Warnings led to discharge. On January 1, 2014, the employee received a verbal warning after he became argumentative when receiving coaching for failing to respond to a supervisor’s phone calls. Later that month, he received a written warning for repeatedly failing to abide by the hospital’s timecard and call-in procedures. In late February, he was temporarily suspended after failing to call in before missing a scheduled shift. In April, he violated the confidentiality policy by mentioning a patient’s name to several individuals inside and outside of the hospital. He was discharged following this fourth infraction under the progressive discipline policy.

No pretext. For purposes of summary judgment and on appeal, the parties assumed that he could establish a prima facie case. At issue was whether he demonstrated that the hospital’s proffered reason for terminating him—disclosure of confidential information in violation of hospital policies—was pretextual. The Eighth Circuit agreed with the district court’s determination that his attempts to cast doubt on the hospital’s explanation failed.

Coworkers not similarly disciplined. Though the employee argued that two other coworkers also disclosed the name of the patient and received no discipline, he failed to show that they were similarly situated to him in all relevant respects. In particular, they were not shown to have had comparable disciplinary histories or that they dealt with the same supervisor, had been subject to the same standards, and had engaged in the same conduct “without any mitigating or distinguishing circumstances.”

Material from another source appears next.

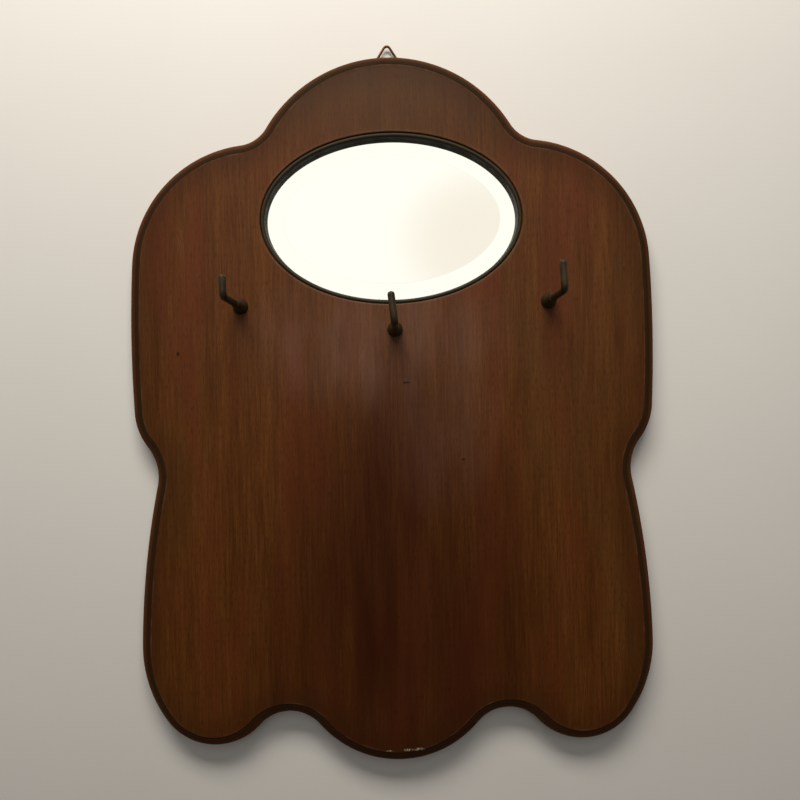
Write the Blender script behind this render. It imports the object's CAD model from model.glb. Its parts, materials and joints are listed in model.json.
import json
import math

import bmesh
import bpy
import numpy as np
from mathutils import Matrix, Vector
from mathutils.geometry import delaunay_2d_cdt
from mathutils.kdtree import KDTree


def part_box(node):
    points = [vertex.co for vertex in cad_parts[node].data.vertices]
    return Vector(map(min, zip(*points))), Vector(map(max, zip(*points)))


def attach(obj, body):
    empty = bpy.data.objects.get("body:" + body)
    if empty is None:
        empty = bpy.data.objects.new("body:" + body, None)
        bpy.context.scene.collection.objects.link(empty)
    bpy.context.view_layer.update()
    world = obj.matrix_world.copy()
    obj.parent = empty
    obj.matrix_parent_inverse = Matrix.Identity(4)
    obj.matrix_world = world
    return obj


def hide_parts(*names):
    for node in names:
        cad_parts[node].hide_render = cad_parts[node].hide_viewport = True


# The looks of a wall-hung hall mirror with coat hooks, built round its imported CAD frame.
#
# Shapes are drawn in board coordinates, in millimetres: across to the right, up from the
# bottom of the board, and level out from its back. to_frame() turns them into the frame.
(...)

Fatally, he also pointed to no evidence that the coworkers were also at the last stage of the hospital’s progressive disciplinary policy and consequently subject to termination for an additional violation. He admittedly mentioned the patient’s name after being expressly told that doing so was a violation of hospital policies. There was no evidence that the coworkers engaged in a similar course of conduct.

Prior positive reviews not probative. The Eighth Circuit also rejected the employee’s assertion that his history of positive performance reviews by his prior supervisor, followed by his quick progression through the disciplinary policy, suggested an illicit motive. Claiming that the two new supervisors intentionally began disciplining him due to his disabilities, he relied on a Tenth Circuit case to argue that “evidence of consistent, long-term good performance, followed closely by a series of adverse disciplinary actions is evidence of pretext.”

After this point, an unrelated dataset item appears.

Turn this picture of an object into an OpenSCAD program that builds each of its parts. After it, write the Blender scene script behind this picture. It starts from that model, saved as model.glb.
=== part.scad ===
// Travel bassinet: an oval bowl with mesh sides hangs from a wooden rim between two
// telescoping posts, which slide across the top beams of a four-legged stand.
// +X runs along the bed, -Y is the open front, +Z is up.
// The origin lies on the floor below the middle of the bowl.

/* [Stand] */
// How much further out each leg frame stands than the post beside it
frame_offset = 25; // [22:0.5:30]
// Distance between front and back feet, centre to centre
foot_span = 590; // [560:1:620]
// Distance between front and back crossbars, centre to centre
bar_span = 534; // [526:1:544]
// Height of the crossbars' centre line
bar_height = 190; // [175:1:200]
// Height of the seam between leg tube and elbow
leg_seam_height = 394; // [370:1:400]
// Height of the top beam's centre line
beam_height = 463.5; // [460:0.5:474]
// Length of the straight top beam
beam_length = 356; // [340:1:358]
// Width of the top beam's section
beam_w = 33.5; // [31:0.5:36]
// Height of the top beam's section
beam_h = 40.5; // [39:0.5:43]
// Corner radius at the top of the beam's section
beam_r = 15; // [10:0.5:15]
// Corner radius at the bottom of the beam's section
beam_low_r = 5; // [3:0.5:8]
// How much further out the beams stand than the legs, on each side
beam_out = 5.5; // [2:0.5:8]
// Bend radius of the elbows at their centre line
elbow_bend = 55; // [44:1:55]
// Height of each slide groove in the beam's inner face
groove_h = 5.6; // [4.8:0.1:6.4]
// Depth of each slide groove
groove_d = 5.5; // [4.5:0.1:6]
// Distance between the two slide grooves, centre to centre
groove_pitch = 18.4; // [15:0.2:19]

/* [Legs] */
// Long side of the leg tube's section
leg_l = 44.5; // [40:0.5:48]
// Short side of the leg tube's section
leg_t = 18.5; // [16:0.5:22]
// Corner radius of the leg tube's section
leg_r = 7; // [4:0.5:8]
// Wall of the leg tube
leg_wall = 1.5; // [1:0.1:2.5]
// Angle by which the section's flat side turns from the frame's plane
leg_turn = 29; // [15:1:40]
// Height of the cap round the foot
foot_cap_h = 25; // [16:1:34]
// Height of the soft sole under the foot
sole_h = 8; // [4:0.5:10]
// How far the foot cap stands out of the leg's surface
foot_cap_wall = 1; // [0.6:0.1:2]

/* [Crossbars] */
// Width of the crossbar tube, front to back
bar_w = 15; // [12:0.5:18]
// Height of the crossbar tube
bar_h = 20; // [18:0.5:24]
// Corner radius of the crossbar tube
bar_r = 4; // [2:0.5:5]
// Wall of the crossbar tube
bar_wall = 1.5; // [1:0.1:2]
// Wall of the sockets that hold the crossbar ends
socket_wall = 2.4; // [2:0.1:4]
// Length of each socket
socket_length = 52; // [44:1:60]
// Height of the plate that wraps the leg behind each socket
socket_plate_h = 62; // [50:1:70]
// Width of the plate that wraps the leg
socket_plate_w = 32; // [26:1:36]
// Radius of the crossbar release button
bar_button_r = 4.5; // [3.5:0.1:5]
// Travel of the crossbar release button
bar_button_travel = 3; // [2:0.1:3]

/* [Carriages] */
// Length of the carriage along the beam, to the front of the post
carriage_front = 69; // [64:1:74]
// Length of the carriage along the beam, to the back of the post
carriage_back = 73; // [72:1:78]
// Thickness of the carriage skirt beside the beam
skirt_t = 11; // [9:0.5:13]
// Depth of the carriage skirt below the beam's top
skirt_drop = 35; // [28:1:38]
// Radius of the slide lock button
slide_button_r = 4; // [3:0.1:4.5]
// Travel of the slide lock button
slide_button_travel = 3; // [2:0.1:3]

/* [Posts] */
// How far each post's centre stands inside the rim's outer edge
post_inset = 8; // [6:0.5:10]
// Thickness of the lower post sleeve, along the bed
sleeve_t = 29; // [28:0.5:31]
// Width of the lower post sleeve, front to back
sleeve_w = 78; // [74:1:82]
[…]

Shifting expectations. There were several flaws in his argument. First, in the Eighth Circuit, evidence of a strong employment history “will not alone create a genuine issue of fact regarding pretext and discrimination.” Second, the Tenth Circuit case was clearly distinguishable as it involved a plaintiff whose performance reviews were made by the same supervisor. A single supervisor changing his rating of an employee after a protected activity, without sufficient explanation, suggested a discriminatory motive.

In contrast, because this case involved different supervisors, any potential inference of bias was weakened substantially by another rational explanation for the change: the shifting expectations of different supervisors. Moreover, the favorable review that he relied upon was made nearly one year prior to his violation of the confidentiality rules, making it irrelevant to whether he was terminated for the given reason.

The Eighth Circuit also rejected his assertion that he did not actually violate the confidentiality rules because the patient had waived confidentiality by announcing her hospitalization via social media. At best, this only showed that the hospital’s belief was mistaken, not that it did not honestly believe that he had violated its confidentiality rules. Accordingly, because he failed to show that the hospital’s reason for his termination was pretextual, summary judgment against him on his ADA disability bias claim was affirmed.

Failed to exhaust accommodation claim. Because the employee also conceded that his EEOC charge did not include any allegation about needing or requesting an accommodation, he failed to exhaust his administrative remedies on that claim.